Grand Parade Participation Down Over Decades, But Spirit Still Soars< < Back to
Saturday’s 65th Parade of the Hills Grande Parade will feature more than 100 floats, bands and organizations — about one-third of the number that graced the event decades ago. But while the number of parade units has shrunk, the enthusiasm and community spirit surrounding the parade is as high as ever.
The Grande Parade will begin at 6 p.m. at Harper and Poplar Streets, making its way down West Washington Street and the Nelsonville Public Square. (See Page A6 for a list of parade entrants.)
“It’s a good parade. I really enjoy it and the people are great,” said parade coordinator Bill L’Heureux. “The streets are jam packed for the parade.”
Eddie VanBibber and Crystal Howard have been announcing the parade floats during the Grande Parade for more years than either can remember. VanBibber estimated that it has been 15 to 20 years.
VanBibber said there used to be four locations on the parade route in which the floats were announced,but it was eventually consolidated to one location — the Bell Tower Stage.
According to VanBibber, he used to be responsible for recruiting area marching bands to perform in the parade. He said one year the event had a record of 18 bands. Over the years, he said band participation has waned as the cost to transport students to the event has gone up with gas prices.
The parade today lasts just over an hour, but back in the day, VanBibber said it would take more than two hours to complete the parade. He said there used to be more than 200 units in the parade, more than double the amount expected this year.
But VanBibber said the spirit is still there and people are standing four-deep near the Bell Tower Stage to hear the floats announced over the PA system.
Howard, who was crowned Miss Parade of the Hills in 1980, said that she and VanBibber followed in the footsteps of some great people who used to call the parade.
She said one of the great things about the Grande Parade is that people try to outdo themselves every year.

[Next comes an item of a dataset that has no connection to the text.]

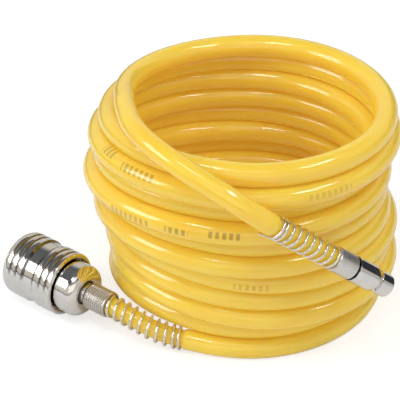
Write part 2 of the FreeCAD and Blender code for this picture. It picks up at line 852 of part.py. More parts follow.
rear = turned("coupler_rear_body", [
    ("socket_radius", "rear_start"),
    ("rear_radius", "rear_start"),
    ("rear_radius", "rear_end"),
    ("neck_radius", "rear_end"),
    ("neck_radius", "stub_start"),
    ("stub_radius", "stub_start"),
    ("stub_radius", "stub_end"),
    ("barb_waist", "stub_end"),
] + barb("stub_end", 3) + [
    ("barb_bore", "stub_end + barb_pitch + barb_pitch + barb_pitch"),
    ("barb_bore", "stub_end - 2"),
    ("air_bore_radius", "stub_end - 3"),
    ("air_bore_radius", "socket_end"),
    ("socket_radius", "socket_end"),
], coupler_at)
dressed(rear, "Fillet", "rear_body_shoulder", [("rear_radius", "rear_end")], "rear_shoulder")

coupler_nut = turned("coupler_clamp_nut", [
    ("nut_thread_radius", "nut_start"),
    ("nut_radius", "nut_start"),
    ("nut_radius", "nut_end"),
    ("nut_bore_radius", "nut_end"),
    ("nut_bore_radius", "nut_start + nut_thread_run"),
    ("nut_thread_radius", "nut_start + nut_thread_run"),
], coupler_at)
dressed(coupler_nut, "Chamfer", "coupler_nut_edges",
        [("nut_radius", "nut_start"), ("nut_radius", "nut_end")], "nut_chamfer")

# Coupler: valve and seals

poppet = turned("valve_poppet", [
    ("0", "poppet_tip"),
    ("poppet_nose_radius", "poppet_tip"),
    ("poppet_nose_radius", "poppet_nose_end"),
    ("poppet_seat_radius", "poppet_nose_end"),
    ("poppet_seat_radius", "poppet_face"),
    ("poppet_disc_radius", "poppet_face"),
    ("poppet_disc_radius", "poppet_disc_end"),
    ("poppet_stem_radius", "poppet_disc_end"),
    ("poppet_stem_radius", "poppet_stem_end"),
    ("0", "poppet_stem_end"),
], coupler_at)
dressed(poppet, "Chamfer", "poppet_nose_edge", [("poppet_nose_radius", "poppet_tip")], "nut_chamfer")


def flutes():
    """Slots along the nose that let the air past when the valve is pushed open."""
    sketch = poppet.newObject("Sketcher::SketchObject", "flute_outline")
    sketch.AttachmentSupport = [(plane(poppet, "XY_Plane"), "")]
    sketch.MapMode = "FlatFace"
    sketch.AttachmentOffset = Placement(Vector(0, 0, SIZES["poppet_tip"]), Rotation())
    sketch.setExpression(".AttachmentOffset.Base.z", "Sizes.poppet_tip")
    half = SIZES["flute_width"] / 2.0
    low = SIZES["flute_floor"]
    points = [Vector(low, -half, 0), Vector(5, -half, 0), Vector(5, half, 0), Vector(low, half, 0)]
    for start, end in zip(points, points[1:] + points[:1]):
        sketch.addGeometry(Part.LineSegment(start, end), False)
    for number in range(4):
        sketch.addConstraint(Sketcher.Constraint("Coincident", number, 2, (number + 1) % 4, 1))
    sketch.addConstraint(Sketcher.Constraint("Horizontal", 0))
    sketch.addConstraint(Sketcher.Constraint("Horizontal", 2))
    sketch.addConstraint(Sketcher.Constraint("Vertical", 1))
    sketch.addConstraint(Sketcher.Constraint("Symmetric", 0, 1, 2, 2, -1))
    at = sketch.addConstraint(Sketcher.Constraint("DistanceX", -1, 1, 0, 1, low))
    sketch.setExpression("Constraints[%d]" % at, "Sizes.flute_floor")
    sketch.addConstraint(Sketcher.Constraint("DistanceX", -1, 1, 0, 2, 5))
    at = sketch.addConstraint(Sketcher.Constraint("DistanceY", 1, 1, 1, 2, 2 * half))
    sketch.setExpression("Constraints[%d]" % at, "Sizes.flute_width")
    flute = poppet.newObject("PartDesign::Pocket", "flute")
    flute.Profile = sketch
    flute.Reversed = True
    flute.Length = size("poppet_nose_end - poppet_tip")
    flute.setExpression("Length", bound("poppet_nose_end - poppet_tip"))
    document.recompute()
    repeated(poppet, "flute_ring", flute, "flute_count")


must_shrink(poppet, flutes)

ring("plug_seal", "plug_seal_circle", "plug_seal_section", "plug_seal_station", coupler_at)
ring("valve_seal", "valve_seal_circle", "valve_seal_section", "valve_seal_station", coupler_at)
ring("body_seal", "body_seal_circle", "body_seal_section", "body_seal_station", coupler_at)

# Plug and its clamp nut

plug = turned("plug_body", [
    ("plug_bore_radius", "0"),
    ("nose_radius", "0"),
    ("nose_radius", "nose_length"),
    ("lock_radius", "lock_start"),
    ("lock_radius", "lock_end"),
    ("nose_radius", "flange_start"),
    ("nose_radius", "plug_start"),
    ("plug_radius", "plug_start"),
    ("plug_radius", "plug_end"),
    ("stub_radius", "plug_end"),
    ("stub_radius", "plug_stub_end"),
    ("barb_waist", "plug_stub_end"),
] + barb("plug_stub_end", 3) + [
    ("barb_bore", "plug_stub_end + barb_pitch + barb_pitch + barb_pitch"),
    ("barb_bore", "plug_bore_end + 0.6"),
    ("plug_bore_radius", "plug_bore_end"),
], plug_at)
dressed(plug, "Fillet", "plug_nose_rim", [("nose_radius", "0")], "nose_rounding")
dressed(plug, "Chamfer", "plug_edges", [("plug_radius", "plug_start"), ("plug_radius", "plug_end")], "mouth_face")

plug_nut = turned("plug_clamp_nut", [
    ("nut_thread_radius", "plug_nut_start"),
    ("plug_nut_radius", "plug_nut_start"),
    ("plug_nut_radius", "plug_nut_end"),
    ("nut_bore_radius", "plug_nut_end"),
    ("nut_bore_radius", "plug_nut_start + 5.4"),
    ("nut_thread_radius", "plug_nut_start + 5.4"),
], plug_at)
dressed(plug_nut, "Chamfer", "plug_nut_edges",
        [("plug_nut_radius", "plug_nut_start"), ("plug_nut_radius", "plug_nut_end")], "nut_chamfer")

# Springs

def straight_line(start, hand):
    """Line along a fitting's axis from a station. The hand is 1 for a right-hand spring or -1."""
    def frame(distance):
        return Vector(0, 0, start + distance), Vector(1, 0, 0), Vector(0, hand, 0)
    return frame


coupler_end_cover = SIZES["coupler_guard_start"] - SIZES["stub_end"]
hose_line = [(edge, edge.Length) for edge in reversed(coupler_edges)]


def coupler_hose_line(distance):
    """Middle line of the lower free stretch, from the clamp nut towards the coil."""
    left = max(distance + coupler_end_cover, 0.0)
    for edge, length in hose_line:
        if left <= length:
            break
        left -= length
    back = edge.getParameterByLength(max(length - left, 0.0))
    along = edge.tangentAt(back) * -1.0
    side = UP - along * UP.dot(along)
    side.normalize()
    return edge.valueAt(back), side, along.cross(side)


feature("plug_spring_guard", spring(
    "plug_spring_guard", straight_line(SIZES["plug_guard_start"], -1), "guard_wire", "guard_circle",
    size("plug_guard_end - plug_guard_start"), "plug_guard_turns", "plug_closed_pitch",
    SIZES["guard_start_turns"], SIZES["plug_closed_turns"], SIZES["guard_tail"]), plug_at)
feature("coupler_spring_guard", spring(
    "coupler_spring_guard", coupler_hose_line, "guard_wire", "guard_circle",
    size("coupler_guard_end - coupler_guard_start"), "coupler_guard_turns", "coupler_closed_pitch",
    SIZES["guard_start_turns"], SIZES["coupler_closed_turns"], SIZES["guard_wire"]))
feature("sleeve_spring", spring(
    "sleeve_spring", straight_line(SIZES["sleeve_spring_start"], 1), "sleeve_spring_wire",
    "sleeve_spring_circle", size("sleeve_spring_end - sleeve_spring_start"), "sleeve_spring_turns",
    "", -1.0, -1.0, SIZES["sleeve_spring_wire"]), coupler_at)
feature("valve_spring", spring(
    "valve_spring", straight_line(SIZES["valve_spring_start"], 1), "valve_spring_wire",
    "valve_spring_circle", size("valve_spring_end - valve_spring_start"), "valve_spring_turns",
    "", -1.0, -1.0, SIZES["valve_spring_wire"]), coupler_at)

# Every piece, checked and written

NODES = [
    "hose_coil", "coupler_tail_hose", "plug_tail_hose",
    "coupler_sleeve", "coupler_front_body", "coupler_rear_body", "coupler_clamp_nut",
    "coupler_spring_guard", "plug_body", "plug_clamp_nut", "plug_spring_guard",
    "locking_ball_1", "locking_ball_2", "locking_ball_3", "locking_ball_4",
    "sleeve_spring", "sleeve_stop_ring", "valve_poppet", "valve_seal", "valve_spring",
    "plug_seal", "body_seal",
]

document.recompute()
for item in document.Objects:
    if "Invalid" in item.State or "Error" in item.State:
        raise ValueError(item.Name + " failed")

pieces = {item.Label: item for item in document.Objects if item.Label in NODES}
whole = FreeCAD.BoundBox()
for name in NODES:
    shape = pieces[name].Shape
    if shape.isNull() or not shape.isValid() or len(shape.Solids) != 1:
        raise ValueError(name + " isn't one valid solid")
    whole.add(shape.BoundBox)

print("whole: x %.2f to %.2f, y %.2f to %.2f, z %.2f to %.2f" % (
    whole.XMin, whole.XMax, whole.YMin, whole.YMax, whole.ZMin, whole.ZMax))
print("coupler mouth", coupler_at.Base, "towards the hose", coupler_at.Rotation.multVec(UP))
print("plug tip", plug_at.Base, "towards the hose", plug_at.Rotation.multVec(UP))

os.makedirs("parts", exist_ok=True)
for name in NODES:
    pieces[name].Shape.exportStep("parts/" + name + ".step")
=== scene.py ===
import math

import bpy
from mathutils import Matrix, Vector


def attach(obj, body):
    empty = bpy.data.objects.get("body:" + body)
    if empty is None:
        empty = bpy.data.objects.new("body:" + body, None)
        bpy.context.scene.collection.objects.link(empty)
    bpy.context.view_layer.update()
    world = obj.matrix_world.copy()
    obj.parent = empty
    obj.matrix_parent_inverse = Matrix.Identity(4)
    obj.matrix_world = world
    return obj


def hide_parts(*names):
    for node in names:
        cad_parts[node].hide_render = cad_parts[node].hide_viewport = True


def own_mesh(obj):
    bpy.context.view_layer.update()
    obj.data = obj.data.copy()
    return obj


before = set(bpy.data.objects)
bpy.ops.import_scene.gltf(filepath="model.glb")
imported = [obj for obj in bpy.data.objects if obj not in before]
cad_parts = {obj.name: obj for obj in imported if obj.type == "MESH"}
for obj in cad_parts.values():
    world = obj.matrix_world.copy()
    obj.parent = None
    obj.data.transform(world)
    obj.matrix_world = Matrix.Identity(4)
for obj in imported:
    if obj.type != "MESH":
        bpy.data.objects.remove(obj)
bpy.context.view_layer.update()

# Coiled air hose with a quick coupler at its lower end and a plug at its upper end.
# Metres, +Z up, floor at z = 0. Places along the coil are in turns, and angles are in degrees where they are
# given as numbers. Stations are distances along a fitting's axis from its open end.

MM = 0.001

HOSE_DIAMETER = 8.0 * MM
HOSE_LOWEST = (-9.0, -9.0, 0.0)  # the hose is flat where it stands on the floor, and free in X and Y
SNUG = 1.10                      # wound turns swell until they meet their neighbours
SNUG_POINTS = 6.0                # points of the spline over which the swell comes and goes at the coil's ends
RING_SPACING = 1.1 * MM
SIDES = 24

# Middle of the coil on the floor, and the open ends and axes of the fittings (towards the hose)
COIL_MIDDLE = Vector((20.31, 1.07, 0.0)) * MM
COUPLER_TIP = Vector((-70.8583, 2.5201, 13.3935)) * MM
COUPLER_AXIS = Vector((0.7817764, -0.6232086, -0.0208965))
PLUG_TIP = Vector((67.9370, -46.1810, 35.2600)) * MM
PLUG_AXIS = Vector((-0.7387796, -0.2601337, 0.6217195))

# Corners of the two free stretches, from the fitting to the coil. The second keeps the end run straight
COUPLER_CORNERS = [
    (-0.03818, -0.02353, 0.01252), (-0.03182, -0.0286, 0.01235), (-0.02503, -0.03273, 0.01062),
    (-0.01788, -0.03568, 0.00765), (-0.01006, -0.0372, 0.00535), (-0.00217, -0.03896, 0.00477),
]
PLUG_CORNERS = [
    (0.05161, -0.05193, 0.049), (0.032529, -0.058649, 0.065057), (0.02321, -0.06193, 0.0729),
    (0.01311, -0.06183, 0.0804), (0.00261, -0.05843, 0.0862), (-0.01259, -0.04863, 0.0918),
    (-0.02399, -0.03253, 0.0932), (-0.02771, -0.01227, 0.09173), (-0.02794, -0.00535, 0.09069),
]

# Plain dashes printed on the hose: first and last place along it, rise of the side that they face, strength.
# The rise is 1 for the top of the hose and 0 for its outer side
HOSE_MARKS = (
    (2.9610, 2.9690, 0.90, 0.45), (2.9745, 2.9895, 0.62, 0.50),
    (2.3090, 2.3270, -0.04, 0.45), (2.3330, 2.3415, 0.03, 0.60), (2.3478, 2.3592, 0.28, 0.60),
    (3.0417, 3.0596, 0.22, 0.25), (1.3438, 1.3557, 0.0, 0.30),
)
MARK_STEP = 2.3 * MM
MARK_SHARE = 0.55                # part of each step that is printed
MARK_RISE = 0.27                 # half the rise that a dash covers
MARK_COLOUR = (0.16, 0.11, 0.025, 1.0)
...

“People are always doing bigger and better things with their floats each year,” she said. “Each one tries to make it unique. It’s interesting to see some of the ideas they come up with. We’re thrilled to have them all in the parade.”
Howard said one of the more popular floats is one by Rocky Brands because they pass out Mardi Gras beads to guests.

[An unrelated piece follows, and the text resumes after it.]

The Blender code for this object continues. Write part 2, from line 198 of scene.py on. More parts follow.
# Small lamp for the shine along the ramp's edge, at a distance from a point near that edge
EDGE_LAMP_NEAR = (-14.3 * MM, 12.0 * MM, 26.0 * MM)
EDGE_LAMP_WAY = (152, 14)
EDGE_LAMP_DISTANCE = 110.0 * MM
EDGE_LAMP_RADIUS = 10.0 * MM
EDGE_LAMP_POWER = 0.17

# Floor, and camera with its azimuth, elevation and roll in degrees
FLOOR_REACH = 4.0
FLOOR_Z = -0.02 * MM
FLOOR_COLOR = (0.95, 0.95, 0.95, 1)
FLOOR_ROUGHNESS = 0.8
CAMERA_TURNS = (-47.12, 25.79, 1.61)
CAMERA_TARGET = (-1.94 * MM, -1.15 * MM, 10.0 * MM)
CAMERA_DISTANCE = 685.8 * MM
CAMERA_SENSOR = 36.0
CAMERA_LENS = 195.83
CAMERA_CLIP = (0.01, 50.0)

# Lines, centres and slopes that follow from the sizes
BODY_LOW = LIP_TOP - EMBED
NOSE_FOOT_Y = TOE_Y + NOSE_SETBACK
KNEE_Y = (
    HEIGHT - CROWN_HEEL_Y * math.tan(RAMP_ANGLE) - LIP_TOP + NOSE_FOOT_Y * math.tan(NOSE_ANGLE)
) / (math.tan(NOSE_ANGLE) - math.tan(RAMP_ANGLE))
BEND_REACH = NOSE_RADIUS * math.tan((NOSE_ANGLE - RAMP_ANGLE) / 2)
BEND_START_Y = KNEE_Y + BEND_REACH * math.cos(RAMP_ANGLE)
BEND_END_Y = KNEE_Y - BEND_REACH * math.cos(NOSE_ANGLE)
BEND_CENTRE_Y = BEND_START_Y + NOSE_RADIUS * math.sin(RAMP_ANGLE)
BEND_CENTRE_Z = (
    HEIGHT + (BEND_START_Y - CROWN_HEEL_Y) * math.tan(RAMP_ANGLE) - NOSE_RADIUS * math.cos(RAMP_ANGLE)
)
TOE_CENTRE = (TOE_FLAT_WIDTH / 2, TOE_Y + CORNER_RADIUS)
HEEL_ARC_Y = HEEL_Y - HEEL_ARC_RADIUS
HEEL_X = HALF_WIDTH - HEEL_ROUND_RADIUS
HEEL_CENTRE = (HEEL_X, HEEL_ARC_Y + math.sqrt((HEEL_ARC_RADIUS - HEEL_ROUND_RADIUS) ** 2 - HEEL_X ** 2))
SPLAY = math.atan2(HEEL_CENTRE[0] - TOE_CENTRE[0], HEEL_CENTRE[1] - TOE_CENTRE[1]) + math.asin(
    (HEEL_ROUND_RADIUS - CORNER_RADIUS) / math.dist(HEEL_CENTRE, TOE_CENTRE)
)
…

She agreed with VanBibber that the excitement surrounding the parade is still grand.
“It doesn’t lessen the enthusiasm,” Howard said, noting that people already had lawn chairs lined up along the parade route on Friday morning. “It’s a rite of passage to get your chairs out early. That’s what makes it really exciting.”
She said that out-of-town guests are always courteous to locals, asking if they can sit in their front yards and always tidying up after themselves.

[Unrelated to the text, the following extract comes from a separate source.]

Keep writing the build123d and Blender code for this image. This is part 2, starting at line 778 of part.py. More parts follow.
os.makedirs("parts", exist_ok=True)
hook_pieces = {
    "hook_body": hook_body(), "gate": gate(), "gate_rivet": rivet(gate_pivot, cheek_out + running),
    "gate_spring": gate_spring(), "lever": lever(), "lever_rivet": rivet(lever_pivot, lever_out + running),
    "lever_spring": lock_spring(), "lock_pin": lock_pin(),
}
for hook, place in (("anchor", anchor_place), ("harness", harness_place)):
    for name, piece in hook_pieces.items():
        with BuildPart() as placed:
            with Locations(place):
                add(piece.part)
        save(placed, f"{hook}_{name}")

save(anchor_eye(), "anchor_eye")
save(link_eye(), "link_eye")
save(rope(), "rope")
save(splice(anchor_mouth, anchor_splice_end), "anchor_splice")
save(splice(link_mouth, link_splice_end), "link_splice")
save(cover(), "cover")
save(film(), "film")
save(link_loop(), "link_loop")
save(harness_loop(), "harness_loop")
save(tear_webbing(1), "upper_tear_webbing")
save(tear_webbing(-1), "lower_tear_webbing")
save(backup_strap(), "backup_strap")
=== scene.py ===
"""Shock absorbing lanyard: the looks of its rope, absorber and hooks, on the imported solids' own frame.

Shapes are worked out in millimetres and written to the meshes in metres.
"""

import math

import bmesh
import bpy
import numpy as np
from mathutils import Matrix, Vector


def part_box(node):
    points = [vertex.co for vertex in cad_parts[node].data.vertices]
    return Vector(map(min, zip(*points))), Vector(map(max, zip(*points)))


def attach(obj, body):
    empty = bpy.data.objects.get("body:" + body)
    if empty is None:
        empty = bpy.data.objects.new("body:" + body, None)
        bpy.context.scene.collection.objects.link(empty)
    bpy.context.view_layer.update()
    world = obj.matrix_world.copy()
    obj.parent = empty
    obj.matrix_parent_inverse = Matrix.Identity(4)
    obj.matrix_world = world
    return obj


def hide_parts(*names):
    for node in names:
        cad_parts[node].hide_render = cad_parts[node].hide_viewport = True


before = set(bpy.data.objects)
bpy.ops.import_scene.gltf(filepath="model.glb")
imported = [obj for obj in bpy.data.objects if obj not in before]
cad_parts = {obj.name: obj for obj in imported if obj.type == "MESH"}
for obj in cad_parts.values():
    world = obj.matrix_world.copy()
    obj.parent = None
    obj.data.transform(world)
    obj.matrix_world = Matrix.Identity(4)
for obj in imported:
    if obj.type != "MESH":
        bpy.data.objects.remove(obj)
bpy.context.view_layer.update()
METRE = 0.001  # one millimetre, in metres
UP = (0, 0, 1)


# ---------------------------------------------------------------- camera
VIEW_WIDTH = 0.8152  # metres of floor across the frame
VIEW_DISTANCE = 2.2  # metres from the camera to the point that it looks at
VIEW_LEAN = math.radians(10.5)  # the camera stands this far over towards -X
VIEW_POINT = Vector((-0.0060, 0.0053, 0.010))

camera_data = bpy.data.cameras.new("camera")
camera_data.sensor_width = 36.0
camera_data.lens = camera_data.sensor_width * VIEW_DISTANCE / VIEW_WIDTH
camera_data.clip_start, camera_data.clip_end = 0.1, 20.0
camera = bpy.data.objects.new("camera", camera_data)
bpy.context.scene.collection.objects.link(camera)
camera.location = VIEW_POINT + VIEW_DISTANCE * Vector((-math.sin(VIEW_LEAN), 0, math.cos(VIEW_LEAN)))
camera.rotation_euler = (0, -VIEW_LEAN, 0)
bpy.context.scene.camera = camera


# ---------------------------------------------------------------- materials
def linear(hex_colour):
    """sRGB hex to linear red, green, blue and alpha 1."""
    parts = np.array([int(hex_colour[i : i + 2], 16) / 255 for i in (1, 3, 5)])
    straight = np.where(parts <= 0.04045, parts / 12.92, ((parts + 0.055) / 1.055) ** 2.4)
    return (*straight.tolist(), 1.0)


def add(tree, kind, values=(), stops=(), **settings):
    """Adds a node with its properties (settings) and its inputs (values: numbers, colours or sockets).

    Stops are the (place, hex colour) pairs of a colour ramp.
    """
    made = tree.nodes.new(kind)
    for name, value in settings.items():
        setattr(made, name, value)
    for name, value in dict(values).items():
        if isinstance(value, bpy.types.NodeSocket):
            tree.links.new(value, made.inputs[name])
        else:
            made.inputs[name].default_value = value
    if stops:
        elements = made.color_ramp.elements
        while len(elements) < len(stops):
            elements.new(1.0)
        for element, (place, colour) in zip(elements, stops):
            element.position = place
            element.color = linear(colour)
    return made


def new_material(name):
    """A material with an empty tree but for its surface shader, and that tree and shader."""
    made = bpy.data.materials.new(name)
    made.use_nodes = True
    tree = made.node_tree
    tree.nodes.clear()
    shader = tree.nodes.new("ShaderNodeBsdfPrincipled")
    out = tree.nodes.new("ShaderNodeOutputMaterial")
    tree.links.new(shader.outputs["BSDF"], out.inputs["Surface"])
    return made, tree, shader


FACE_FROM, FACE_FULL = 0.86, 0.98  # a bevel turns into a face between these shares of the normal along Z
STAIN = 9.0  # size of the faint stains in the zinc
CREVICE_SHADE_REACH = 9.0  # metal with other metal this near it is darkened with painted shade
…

“Everyone’s really kind to the community,” she said. “There’s that community spirit whether you’re from Nelsonville or out of town. It has that Mayberry feel.”
The Messenger will be just one of the units in Saturday’s parade.
“The Parade of the Hills is a community event that our staff looks forward to participating in and covering from a news perspective for our readers each year. We sponsor some of the kids’ games and produce the program for the festival committee. The past couple of years we’ve also participated in the parade. We value the relationship we have with the Nelsonville community and appreciate them hosting this event each year for all of Athens County and visitors to enjoy,” said Athens Messenger President and Publisher Monica Nieporte.
While the parade occurs on the last day of the Parade of the Hills festival, it certainly doesn’t mark the end of the festivities. Following the parade, Miss Parade of the Hills 2014 will be crowned on the main stage. The Roland Pierce Citizenship Award will also be presented.
Nelsonville’s own The Hitch Hikers will round out the entertainment at 9 p.m. on the main stage.